** begin Records supplied **

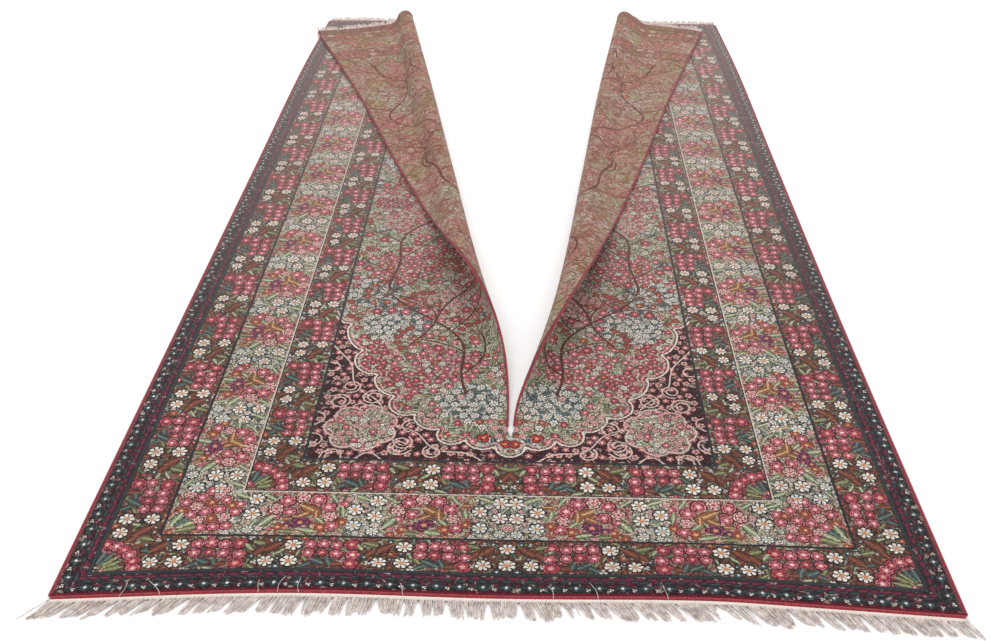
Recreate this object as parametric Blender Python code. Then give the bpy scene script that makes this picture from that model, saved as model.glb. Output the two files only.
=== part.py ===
"""Persian rug: a knotted carpet, slit from one end, its two flaps folded back over its face.

Run with: blender --background --python part.py
Units are metres, +Z is up and +Y runs along the rug to its slit end.
The rug is first laid out flat, in coordinates (across, along) with the slit on across = 0.
Each half is then rolled over a slanting crease that starts where the slit ends.
"""

import math

import bmesh
import bpy

# The rug laid out flat, selvedge to selvedge and end to end, without its fringes
WIDTH = 2.20
LENGTH = 4.38
THICKNESS = 0.010
SLIT_LENGTH = 3.75
SLIT_OPENS_OVER = 0.06

# The overcast cords round the edges, and the fringes beyond the ends
CORD_RADIUS = 0.0042
CORD_GAP = 0.0023
FRINGE_LENGTH = 0.062
FRINGE_UNEVEN = 0.014
FRINGE_STRIP = 0.010
FRINGE_GAP = 0.0045
FRINGE_THICKNESS = 0.004
FRINGE_DROOP = 0.7
TASSEL_PITCH = 0.060
TASSEL_ROOT = 0.62
TASSEL_TIP = 0.80
CORNER_SPLAY = 0.055
SPLAY_FROM = 0.94

# How much the edges stray from straight: a row for each place along the edge, as a fraction
LEFT_EDGE = [
    # along, outward bow
    (0.00, 0.000),
    (0.30, 0.006),
    (0.55, 0.011),
    (0.82, 0.017),
    (1.00, 0.000),
]
RIGHT_EDGE = [
    # along, outward bow
    (0.00, -0.008),
    (0.30, -0.010),
    (0.60, 0.000),
    (0.82, 0.010),
    (1.00, 0.000),
]
NEAR_EDGE = [
    # across, inward bow
    (0.00, 0.000),
    (0.25, 0.036),
    (0.49, 0.032),
    (0.72, 0.039),
    (0.84, 0.024),
    (1.00, 0.000),
]
FAR_EDGE = [
    # across, inward bow
    (0.00, 0.000),
    (0.15, 0.000),
    (0.34, 0.048),
    (0.44, 0.050),
    (0.50, 0.022),
    (0.54, 0.000),
    (1.00, 0.000),
]
BOW_DEPTH = 0.32

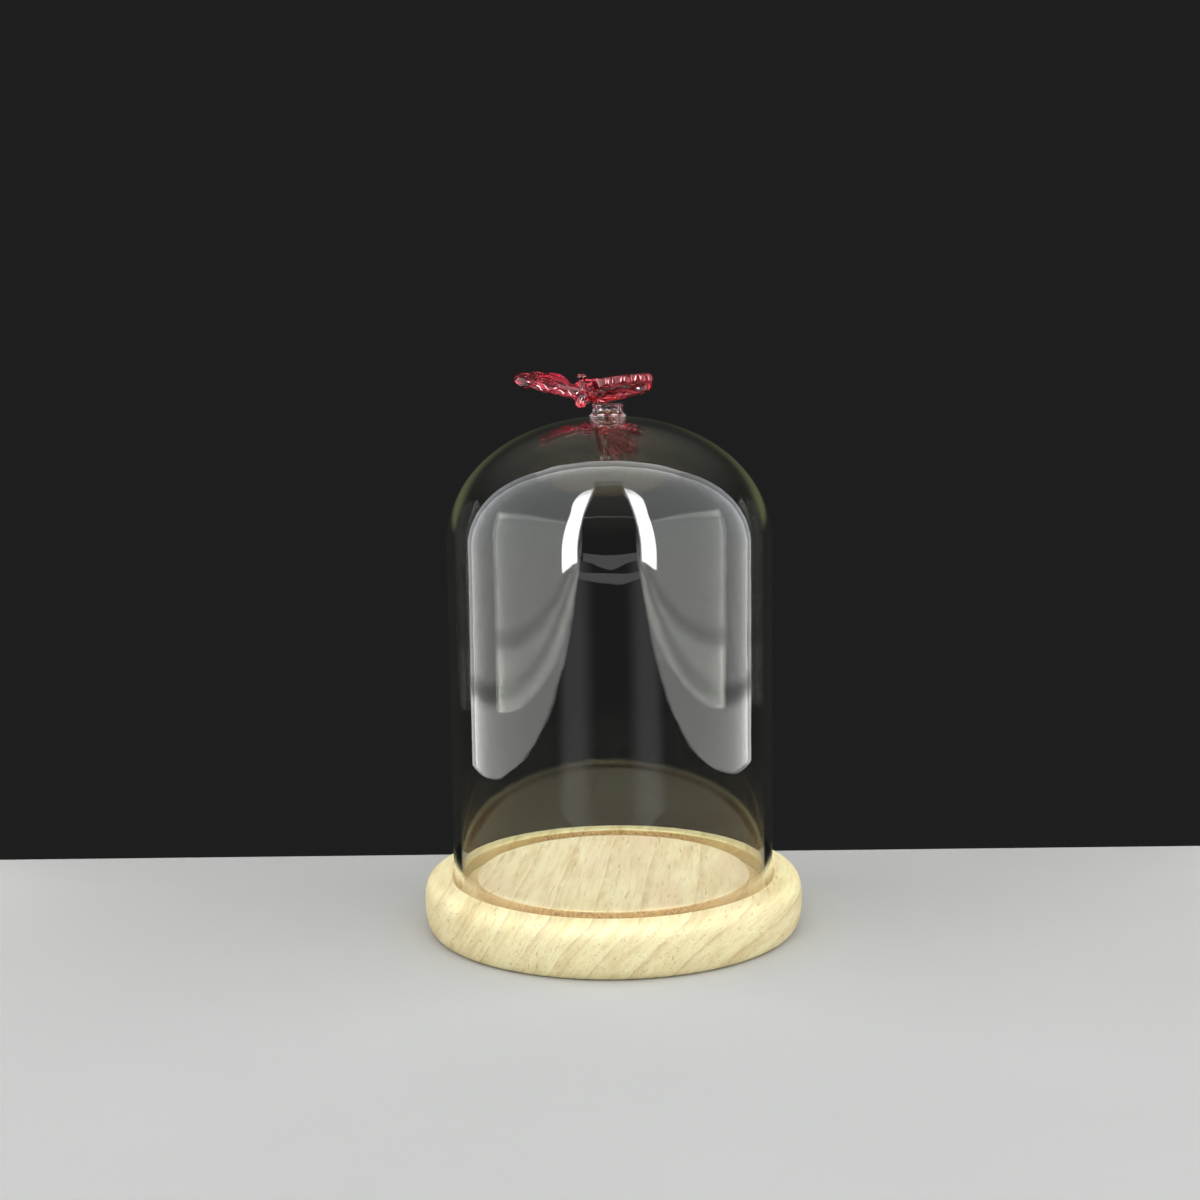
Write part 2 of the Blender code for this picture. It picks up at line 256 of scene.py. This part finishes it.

** end Records supplied **

▶ Written exercise
Of all the lines in the material above, how many contain the word "that"? Give only the count.

▶ Correct output
2